--- Task to complete ---
Copy the data exactly from the line that contains "# The spare" through the line that contains "bpy.context.scene.collection.objects.link(empty)", keeping both end lines and leaving out everything else.

--- Data provided ---
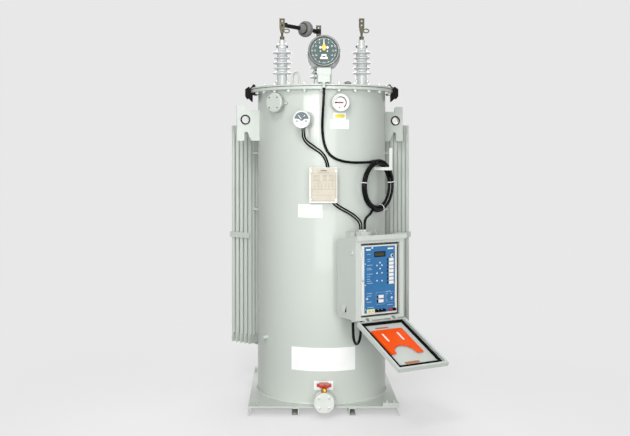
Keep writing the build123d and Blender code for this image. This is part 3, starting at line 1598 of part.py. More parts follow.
for cable_name, route, cable_radius in cable_runs:
    with BuildPart() as cable:
        with BuildLine() as cable_path:
            FilletPolyline(*route, radius=route_radii(route))
        start_point = Vector(*route[0])
        with BuildSketch(Plane(origin=start_point, z_dir=Vector(*route[1]) - start_point)):
            Circle(cable_radius)
        sweep(path=cable_path.wire())
    cable.part.label = cable_name
    export_step(cable.part, f"parts/{cable_name}.step")
    print_cable(cable_name, cable.part, route, cable_radius)

# The spare cable's turns, as one flat ring over the hanger
with BuildPart() as cable_coil:
    with BuildSketch(facing(coil_azimuth, coil_reach - coil_thickness / 2, coil_height)):
        Circle(coil_outer)
        Circle(coil_inner, mode=Mode.SUBTRACT)
    extrude(amount=coil_thickness)
cable_coil.part.label = "cable_coil"
export_step(cable_coil.part, "parts/cable_coil.step")
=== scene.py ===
"""Looks of a step voltage regulator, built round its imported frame.

Sizes in this file are millimetres unless a name says otherwise, and pieces are
turned to metres when they are finished. X is right, Y is away from the front
and Z is up; an azimuth is the angle round the tank from its front, positive
towards the right.
"""

import logging
from collections.abc import Mapping, Sequence
from dataclasses import dataclass
from enum import Enum
from math import cos, pi, radians, sin
from typing import Any

import bmesh
import bpy
from mathutils import Matrix, Vector


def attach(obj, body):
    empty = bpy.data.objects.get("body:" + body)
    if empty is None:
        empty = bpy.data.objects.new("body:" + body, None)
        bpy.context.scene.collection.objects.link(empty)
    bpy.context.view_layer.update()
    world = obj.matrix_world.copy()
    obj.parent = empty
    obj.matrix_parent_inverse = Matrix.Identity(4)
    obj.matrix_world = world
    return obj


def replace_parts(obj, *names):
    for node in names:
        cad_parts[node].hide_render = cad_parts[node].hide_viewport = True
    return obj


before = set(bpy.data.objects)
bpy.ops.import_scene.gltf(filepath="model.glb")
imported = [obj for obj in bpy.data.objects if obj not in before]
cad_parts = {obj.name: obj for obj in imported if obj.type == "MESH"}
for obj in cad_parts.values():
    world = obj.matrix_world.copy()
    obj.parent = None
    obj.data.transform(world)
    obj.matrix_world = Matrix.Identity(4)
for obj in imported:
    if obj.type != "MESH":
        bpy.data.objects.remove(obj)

Flat = tuple[float, float]
Point = tuple[float, float, float]
Tree = bpy.types.NodeTree
Socket = bpy.types.NodeSocket
Object = bpy.types.Object

MM = 0.001
IDENTITY = Matrix.Identity(4)
CABINET_AZIMUTH = 29.0
LOG = logging.getLogger("regulator")


class Body(Enum):
    """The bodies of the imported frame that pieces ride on."""

    REGULATOR = "regulator"
    DOOR = "door"
    HANDWHEEL = "handwheel"


# --- Colours, nodes and finishes ---


def linear(code: str) -> tuple[float, float, float, float]:
    """Turns a colour to the values that shaders take.

    Args:
        code: The colour as sRGB hex, such as "#C4CBC3".

    Returns:
        Linear red, green, blue and alpha.
    """
    parts = [int(code[i : i + 2], 16) / 255 for i in (1, 3, 5)]
    lin = [p / 12.92 if p <= 0.04045 else ((p + 0.055) / 1.055) ** 2.4 for p in parts]
    return (lin[0], lin[1], lin[2], 1.0)


def add_node(
    tree: Tree,
    kind: str,
    inputs: Mapping[str | int, Any] | None = None,
    **settings: Any,
) -> bpy.types.Node:
    """Adds a node to a tree.

    Args:
        tree: The material's or world's node tree.
        kind: The node's type.
        inputs: Values for its sockets; an output socket is linked.
        **settings: Properties of the node itself.

    Returns:
        The new node.
    """
    node = tree.nodes.new(kind)
    for name, value in settings.items():
        setattr(node, name, value)
    for key, value in (inputs or {}).items():
        if isinstance(value, Socket):
            tree.links.new(value, node.inputs[key])
        else:
            node.inputs[key].default_value = value
    return node


@dataclass(frozen=True)
class Finish:
    """A surface: a base colour that drifts, a sheen and a fine relief.

    Sizes of patterns are millimetres. Subclasses add what is particular to
    the real material.
    """

    name: str
    colour: str
    drift_colour: str
    drift_size: float = 220.0
    roughness: float = 0.4
    roughness_spread: float = 0.06
    grain_size: float = 3.0
    grain_depth: float = 0.02
    metallic: float = 0.0
    ior: float = 1.5
    specular: float = 0.5
    coat: float = 0.0
    coat_roughness: float = 0.1

    def material(self) -> bpy.types.Material:
        """Makes the material, or returns the one already made."""
        made = bpy.data.materials.get(self.name)
        if made:
            return made
        made = bpy.data.materials.new(self.name)
        made.use_nodes = True
        made.diffuse_color = linear(self.colour)
        tree = made.node_tree
        shader = tree.nodes["Principled BSDF"]
        place = add_node(tree, "ShaderNodeTexCoord").outputs["Object"]
        shader.inputs["Metallic"].default_value = self.metallic
        if not self.metallic:
            shader.inputs["IOR"].default_value = self.ior
            shader.inputs["Specular IOR Level"].default_value = self.specular
        shader.inputs["Coat Weight"].default_value = self.coat
        shader.inputs["Coat Roughness"].default_value = self.coat_roughness
        tree.links.new(self.paint(tree, place), shader.inputs["Base Color"])
        tree.links.new(self.sheen(tree, place), shader.inputs["Roughness"])
        tree.links.new(self.relief(tree, place), shader.inputs["Normal"])
        return made

    def clouds(
        self,
        tree: Tree,
        place: Socket,
        size: float,
        stretch: Point = (1.0, 1.0, 1.0),
        detail: float = 3.0,
    ) -> Socket:
        """Adds a cloudy pattern of a real size.

        Args:
            tree: The material's tree.
            place: Coordinates in metres.
            size: Width of a cloud.
            stretch: How many times longer a cloud is along X, Y and Z.
            detail: Octaves.

        Returns:
            The pattern's value socket.
        """
        scale = tuple(1.0 / s for s in stretch)
        mapped = add_node(tree, "ShaderNodeMapping", {"Vector": place, "Scale": scale})
        cloud = add_node(
            tree,
            "ShaderNodeTexNoise",
            {"Vector": mapped.outputs[0], "Scale": 1000.0 / size, "Detail": detail},
        )
        return cloud.outputs["Fac"]

    def overlay(
        self, tree: Tree, pattern: Socket, limits: Flat, strength: Any, under: Any, over: str
    ) -> Socket:
        """Lays a colour over another where a pattern is strong.

        Args:
            tree: The material's tree.
            pattern: The pattern's value socket.
            limits: Values of the pattern where the colour starts and where it is full.
            strength: Share of the colour where it is full, as a number or a socket.
            under: The colour below, as a hex code or a socket.
            over: The colour laid over it, as a hex code.

        Returns:
            The mixed colour socket.
        """
        share = add_node(
            tree,
            "ShaderNodeMapRange",
            {"Value": pattern, 1: limits[0], 2: limits[1], 4: strength},
        ).outputs[0]
        below = linear(under) if isinstance(under, str) else under
        colours = {0: share, 6: below, 7: linear(over)}
        return add_node(tree, "ShaderNodeMix", colours, data_type="RGBA").outputs[2]

    def paint(self, tree: Tree, place: Socket) -> Socket:
        """Returns the base colour: two tones that drift into each other."""
        drift = self.clouds(tree, place, self.drift_size)
        return self.overlay(tree, drift, (0.35, 0.65), 1.0, self.colour, self.drift_colour)

    def sheen(self, tree: Tree, place: Socket) -> Socket:
        """Returns the roughness, which varies a little over the surface."""
        cloud = self.clouds(tree, place, self.drift_size / 3)
        low = self.roughness - self.roughness_spread
        high = self.roughness + self.roughness_spread
        limits = {"Value": cloud, 1: 0.3, 2: 0.7, 3: low, 4: high}
        return add_node(tree, "ShaderNodeMapRange", limits).outputs[0]

    def grain(self, tree: Tree, place: Socket) -> Socket:
        """Returns the fine pattern that stands out of the surface."""
        return self.clouds(tree, place, self.grain_size, detail=2.0)

    def relief(self, tree: Tree, place: Socket) -> Socket:
        """Returns the surface normal with its fine grain."""
        height = {"Height": self.grain(tree, place), "Distance": self.grain_depth * MM}
        return add_node(tree, "ShaderNodeBump", {"Strength": 1.0, **height}).outputs[0]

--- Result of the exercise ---
# The spare cable's turns, as one flat ring over the hanger
with BuildPart() as cable_coil:
    with BuildSketch(facing(coil_azimuth, coil_reach - coil_thickness / 2, coil_height)):
        Circle(coil_outer)
        Circle(coil_inner, mode=Mode.SUBTRACT)
    extrude(amount=coil_thickness)
cable_coil.part.label = "cable_coil"
export_step(cable_coil.part, "parts/cable_coil.step")
=== scene.py ===
"""Looks of a step voltage regulator, built round its imported frame.

Sizes in this file are millimetres unless a name says otherwise, and pieces are
turned to metres when they are finished. X is right, Y is away from the front
and Z is up; an azimuth is the angle round the tank from its front, positive
towards the right.
"""

import logging
from collections.abc import Mapping, Sequence
from dataclasses import dataclass
from enum import Enum
from math import cos, pi, radians, sin
from typing import Any

import bmesh
import bpy
from mathutils import Matrix, Vector


def attach(obj, body):
    empty = bpy.data.objects.get("body:" + body)
    if empty is None:
        empty = bpy.data.objects.new("body:" + body, None)
        bpy.context.scene.collection.objects.link(empty)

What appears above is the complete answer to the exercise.